The whole point of the effort and higher cost of what they are doing is carbon frames made in USA. Fox started with US production because it was the only option at the time. Now it’s possible for high end forks to be made in Taiwan. For Alchemy it’s the opposite. I assume they will do what they can to ramp up when they need to. And I’m very impressed that they are making this effort. It very much needs to happen and I hope someday other companies can decide that made in USA means so much more than just making it here. It also means you can stay home and enjoy life more rather than be on the plane to Asia and back all the time.

7 years ago

Another incredible interview by Anna Schwinn, thanks for the insight. But… I feel that Alchemy may have hoodwinked you concerning the Arctos. At Interbike I asked the Alchemy guy about origin, and he said it is not 100% Made in USA. The rear end which is far more complicated in tooling and labor and the linkage are made in Taiwan. So either they have moved the rear and linkage production to Colorado or they failed to mention the details. If only the front triangle is made in USA, than that makes sense as the price is only $1000 more than a Santa Cruz but if it were 100% US made, than the price would either be closing on $5k or a hella good deal at what they are charging.

Flatbiller, I think Anna could answer that question about the tipping point, but I think the key info she would need is what will the market pay? Is $3800 for a Made in USA frame the threshold? $4500? $5200? If American buyers would skip over the Santa Cruz price point and pay more for a Made in USA product than Alchemy could keep hiring people and making more molds! Awesome if it could happen

7 years ago
Reply to  dustytires

I came to ask the same about the rear triangle. I’ve read multiple times it’s made in Tiawan. I can’t help but notice that the only mold shown is for the front triangle…
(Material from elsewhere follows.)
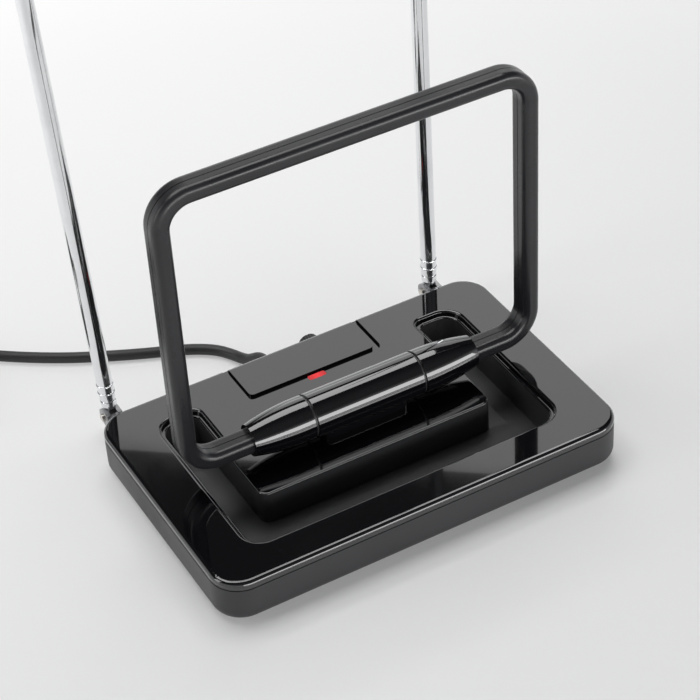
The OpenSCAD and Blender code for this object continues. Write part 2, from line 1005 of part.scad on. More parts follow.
// round tube swept along a path, first and last give the end directions
module tube(p, r, n, first, last) {
    m = len(p);
    dirs = [for (i = [0:m - 1]) i == 0 ? first : i == m - 1 ? last : unit(p[i + 1] - p[i - 1])];
    pts = [for (i = [0:m - 1]) let (a = unit(cross(dirs[i], [0, 0, 1])), b = cross(a, dirs[i]))
        for (j = [0:n - 1]) p[i] + r * (cos(360 * j / n) * a + sin(360 * j / n) * b)];
    sides = [for (i = [0:m - 2]) for (j = [0:n - 1])
        [i * n + j, (i + 1) * n + j, (i + 1) * n + (j + 1) % n, i * n + (j + 1) % n]];
    ends = [[for (j = [0:n - 1]) j], [for (j = [0:n - 1]) m * n - 1 - j]];
    polyhedron(points = pts, faces = concat(sides, ends));
}

module coax_cable() {
    color([0.05, 0.05, 0.055])
        translate([0, yo, 0])
            tube(smooth(route, 3), cable_d / 2, 12, [0, 1, 0], [-0.7373, 0.6756, 0]);
}

module coax_tail() {
    color([0.05, 0.05, 0.055])
        translate([0, yo, 0])
            tube(smooth(tail, 3), cable_d / 2, 12, [0, -1, 0], [0, -1, 0]);
}

module cable_coil() {
    g = 4.98;
    color([0.05, 0.05, 0.055])
        translate([coil_c[0], coil_c[1] + yo, turn_z])
            rotate_extrude($fn = 96)
                for (p = [[-1.5 * g, 0], [-g / 2, 0], [g / 2, 0], [1.5 * g, 0],
                        [-g / 2, g], [g / 2, g], [1.5 * g, g]])
                    translate([turn_r + p[0], p[1]])
                        circle(r = 2.5);
}

module cable_tie() {
    color([0.1, 0.1, 0.11])
        translate([coil_c[0], coil_c[1] + yo, turn_z + 2.49])
            rotate([0, 0, 300])
                translate([turn_r, 2, 0])
                    rotate([90, 0, 0])
                        linear_extrude(height = 4)
                            difference() {
                                rrect(21.5, 11.6, 2.9);
                                rrect(20.1, 10.2, 2.2);
                            }
}

module plug_sleeve() {
    color([0.05, 0.05, 0.055])
        translate([plug_x, plug_y + yo, plug_z])
            rotate([90, 0, 0])
                rotate_extrude()
                    polygon([[0, 0], [3, 0], [3.4, 1], [3.6, 8], [5.2, 11], [5.5, 12], [5.5, 24],
                        [5.2, 25], [0, 25]]);
}

module plug_shell() {
    color(steel)
        translate([plug_x, plug_y - 25 + yo, plug_z])
            rotate([90, 0, 0])
                difference() {
                    cylinder(r = 4.5, h = 11.5);
                    translate([0, 0, 1.5])
                        cylinder(r = 4, h = 12);
                    for (a = [45, 135])
                        rotate([0, 0, a])
                            translate([-6, -0.3, 3])
                                cube([12, 0.6, 10]);
                }
}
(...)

It’s not that I care so much except that it seems very disingenuous.

Joey B
Joey B
7 years ago

I just took delivery of a Alchemy Atlas road frame. I’ve owned many carbon frames over the years and I have never seen such flawless execution. I have owned multiple US made Trek frames and none of them had the attention to detail as the Alchemy. The finish on the Alchemy is stunning! Now just to get this beauty built up!